- TASK STATEMENT:
Give back the exact lines spanning from the line with "clear_scene()" to the line with "before = set(bpy.data.objects)", with both of those lines included and no others.

- DATA PROVIDED:
-- start --
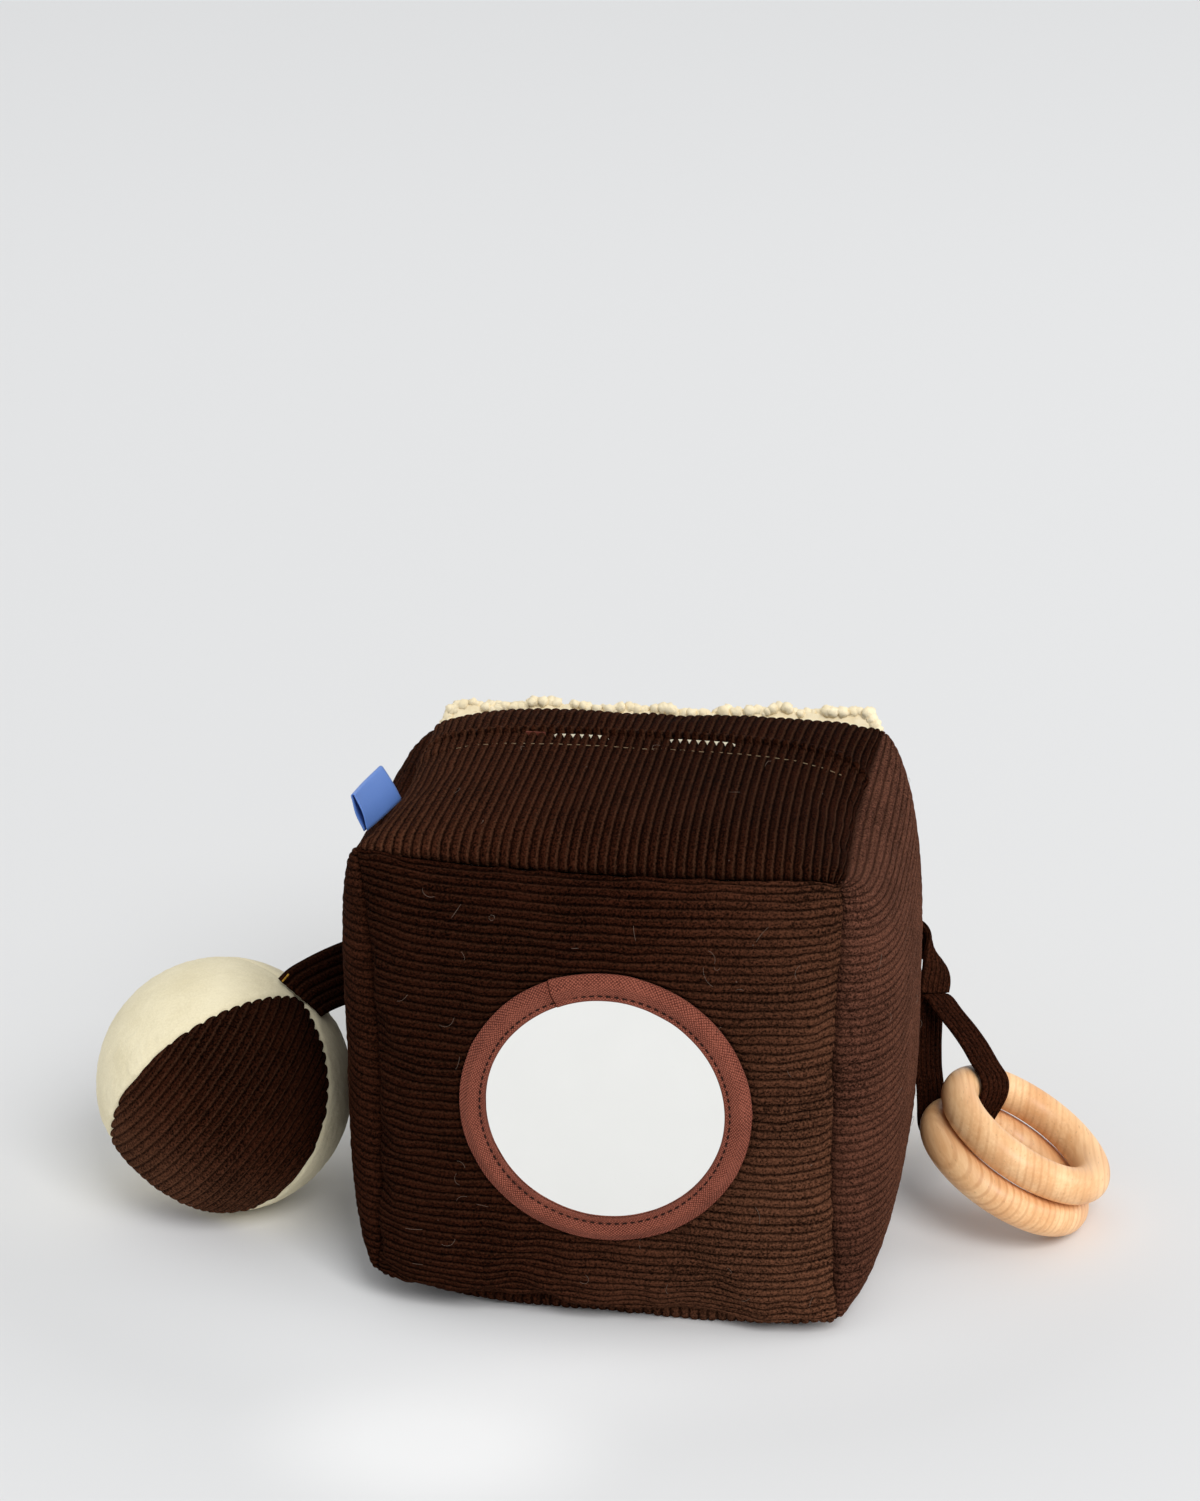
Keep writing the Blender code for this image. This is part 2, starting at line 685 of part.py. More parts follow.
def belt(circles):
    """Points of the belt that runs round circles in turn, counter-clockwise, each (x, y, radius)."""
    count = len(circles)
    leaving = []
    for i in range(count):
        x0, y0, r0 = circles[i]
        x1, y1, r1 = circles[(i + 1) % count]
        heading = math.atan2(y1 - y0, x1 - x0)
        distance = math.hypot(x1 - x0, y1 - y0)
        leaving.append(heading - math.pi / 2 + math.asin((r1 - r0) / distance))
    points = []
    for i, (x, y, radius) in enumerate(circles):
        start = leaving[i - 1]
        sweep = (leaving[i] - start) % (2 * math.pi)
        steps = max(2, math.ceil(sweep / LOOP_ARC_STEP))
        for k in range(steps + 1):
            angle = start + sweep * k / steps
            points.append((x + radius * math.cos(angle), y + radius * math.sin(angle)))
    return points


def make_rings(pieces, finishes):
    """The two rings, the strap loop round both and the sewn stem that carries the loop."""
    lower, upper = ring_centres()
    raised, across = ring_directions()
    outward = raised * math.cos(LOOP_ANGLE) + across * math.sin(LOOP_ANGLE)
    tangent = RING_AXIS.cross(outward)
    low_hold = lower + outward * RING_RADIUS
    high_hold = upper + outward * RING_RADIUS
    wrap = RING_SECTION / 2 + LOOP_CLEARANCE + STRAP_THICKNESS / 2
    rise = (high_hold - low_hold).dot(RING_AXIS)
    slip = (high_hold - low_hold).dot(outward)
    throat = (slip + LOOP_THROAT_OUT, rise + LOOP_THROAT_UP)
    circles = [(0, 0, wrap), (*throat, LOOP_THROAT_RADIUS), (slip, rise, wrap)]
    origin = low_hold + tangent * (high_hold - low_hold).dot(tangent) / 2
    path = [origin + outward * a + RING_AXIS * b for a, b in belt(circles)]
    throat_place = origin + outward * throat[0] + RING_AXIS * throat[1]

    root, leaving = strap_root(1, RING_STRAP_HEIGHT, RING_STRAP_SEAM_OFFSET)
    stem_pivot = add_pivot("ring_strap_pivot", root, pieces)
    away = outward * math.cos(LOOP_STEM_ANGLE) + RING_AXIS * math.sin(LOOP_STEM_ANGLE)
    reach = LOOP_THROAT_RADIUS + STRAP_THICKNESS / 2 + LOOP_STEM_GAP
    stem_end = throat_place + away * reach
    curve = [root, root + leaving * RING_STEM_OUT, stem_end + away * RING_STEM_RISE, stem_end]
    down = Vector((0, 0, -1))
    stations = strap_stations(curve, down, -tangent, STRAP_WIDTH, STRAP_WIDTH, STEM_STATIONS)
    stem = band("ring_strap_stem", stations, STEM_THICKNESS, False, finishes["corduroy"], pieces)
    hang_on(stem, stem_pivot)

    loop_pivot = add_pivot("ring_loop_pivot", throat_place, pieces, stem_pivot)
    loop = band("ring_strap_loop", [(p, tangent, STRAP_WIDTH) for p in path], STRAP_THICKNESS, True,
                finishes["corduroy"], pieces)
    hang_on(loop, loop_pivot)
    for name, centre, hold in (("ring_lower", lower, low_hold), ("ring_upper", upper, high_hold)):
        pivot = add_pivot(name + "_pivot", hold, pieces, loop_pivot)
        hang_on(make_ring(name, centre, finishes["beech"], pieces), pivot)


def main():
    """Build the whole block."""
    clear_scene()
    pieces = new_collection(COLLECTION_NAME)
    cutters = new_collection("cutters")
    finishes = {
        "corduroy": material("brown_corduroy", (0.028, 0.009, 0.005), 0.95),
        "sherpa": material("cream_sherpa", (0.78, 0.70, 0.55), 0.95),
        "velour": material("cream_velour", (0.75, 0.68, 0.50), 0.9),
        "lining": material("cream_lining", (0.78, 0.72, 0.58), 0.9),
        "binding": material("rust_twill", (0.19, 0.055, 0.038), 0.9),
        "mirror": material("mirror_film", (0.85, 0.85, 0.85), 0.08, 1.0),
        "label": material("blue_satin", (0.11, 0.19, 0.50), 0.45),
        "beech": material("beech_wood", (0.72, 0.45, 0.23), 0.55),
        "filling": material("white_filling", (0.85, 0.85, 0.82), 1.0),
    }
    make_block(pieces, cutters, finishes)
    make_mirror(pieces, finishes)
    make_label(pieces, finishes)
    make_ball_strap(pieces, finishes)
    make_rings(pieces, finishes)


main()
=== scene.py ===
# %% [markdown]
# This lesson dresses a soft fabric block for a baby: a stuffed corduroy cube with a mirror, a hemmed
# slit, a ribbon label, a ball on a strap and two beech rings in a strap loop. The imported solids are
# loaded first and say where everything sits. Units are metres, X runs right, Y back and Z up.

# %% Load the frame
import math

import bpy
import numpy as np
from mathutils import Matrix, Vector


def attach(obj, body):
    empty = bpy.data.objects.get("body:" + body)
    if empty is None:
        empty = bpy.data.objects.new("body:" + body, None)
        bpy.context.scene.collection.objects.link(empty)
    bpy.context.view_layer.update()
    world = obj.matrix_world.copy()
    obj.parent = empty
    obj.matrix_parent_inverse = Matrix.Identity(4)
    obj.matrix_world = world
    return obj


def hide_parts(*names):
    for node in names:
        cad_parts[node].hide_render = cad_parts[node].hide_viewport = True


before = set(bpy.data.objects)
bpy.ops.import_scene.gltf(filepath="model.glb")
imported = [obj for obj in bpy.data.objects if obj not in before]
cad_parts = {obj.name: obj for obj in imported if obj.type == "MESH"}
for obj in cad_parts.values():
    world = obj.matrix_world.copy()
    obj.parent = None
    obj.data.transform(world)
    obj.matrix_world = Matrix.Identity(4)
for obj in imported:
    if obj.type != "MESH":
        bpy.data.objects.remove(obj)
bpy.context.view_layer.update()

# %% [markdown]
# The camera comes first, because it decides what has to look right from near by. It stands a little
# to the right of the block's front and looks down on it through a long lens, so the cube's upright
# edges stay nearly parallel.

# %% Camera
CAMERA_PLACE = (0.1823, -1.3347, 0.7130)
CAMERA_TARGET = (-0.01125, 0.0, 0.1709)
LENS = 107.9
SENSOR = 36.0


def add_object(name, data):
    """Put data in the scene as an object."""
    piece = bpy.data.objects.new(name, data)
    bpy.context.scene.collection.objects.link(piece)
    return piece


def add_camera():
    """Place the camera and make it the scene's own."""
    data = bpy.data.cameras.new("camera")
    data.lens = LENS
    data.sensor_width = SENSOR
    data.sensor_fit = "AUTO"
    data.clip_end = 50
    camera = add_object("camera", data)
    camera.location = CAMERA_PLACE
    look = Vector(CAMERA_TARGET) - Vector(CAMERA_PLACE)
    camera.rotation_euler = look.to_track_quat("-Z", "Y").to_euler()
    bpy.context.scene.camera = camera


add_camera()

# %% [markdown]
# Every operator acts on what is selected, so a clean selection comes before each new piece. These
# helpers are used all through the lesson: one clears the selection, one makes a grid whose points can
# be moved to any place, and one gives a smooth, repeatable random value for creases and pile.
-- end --
- EXPECTED ANSWER:
    clear_scene()
    pieces = new_collection(COLLECTION_NAME)
    cutters = new_collection("cutters")
    finishes = {
        "corduroy": material("brown_corduroy", (0.028, 0.009, 0.005), 0.95),
        "sherpa": material("cream_sherpa", (0.78, 0.70, 0.55), 0.95),
        "velour": material("cream_velour", (0.75, 0.68, 0.50), 0.9),
        "lining": material("cream_lining", (0.78, 0.72, 0.58), 0.9),
        "binding": material("rust_twill", (0.19, 0.055, 0.038), 0.9),
        "mirror": material("mirror_film", (0.85, 0.85, 0.85), 0.08, 1.0),
        "label": material("blue_satin", (0.11, 0.19, 0.50), 0.45),
        "beech": material("beech_wood", (0.72, 0.45, 0.23), 0.55),
        "filling": material("white_filling", (0.85, 0.85, 0.82), 1.0),
    }
    make_block(pieces, cutters, finishes)
    make_mirror(pieces, finishes)
    make_label(pieces, finishes)
    make_ball_strap(pieces, finishes)
    make_rings(pieces, finishes)


main()
=== scene.py ===
# %% [markdown]
# This lesson dresses a soft fabric block for a baby: a stuffed corduroy cube with a mirror, a hemmed
# slit, a ribbon label, a ball on a strap and two beech rings in a strap loop. The imported solids are
# loaded first and say where everything sits. Units are metres, X runs right, Y back and Z up.

# %% Load the frame
import math

import bpy
import numpy as np
from mathutils import Matrix, Vector


def attach(obj, body):
    empty = bpy.data.objects.get("body:" + body)
    if empty is None:
        empty = bpy.data.objects.new("body:" + body, None)
        bpy.context.scene.collection.objects.link(empty)
    bpy.context.view_layer.update()
    world = obj.matrix_world.copy()
    obj.parent = empty
    obj.matrix_parent_inverse = Matrix.Identity(4)
    obj.matrix_world = world
    return obj


def hide_parts(*names):
    for node in names:
        cad_parts[node].hide_render = cad_parts[node].hide_viewport = True


before = set(bpy.data.objects)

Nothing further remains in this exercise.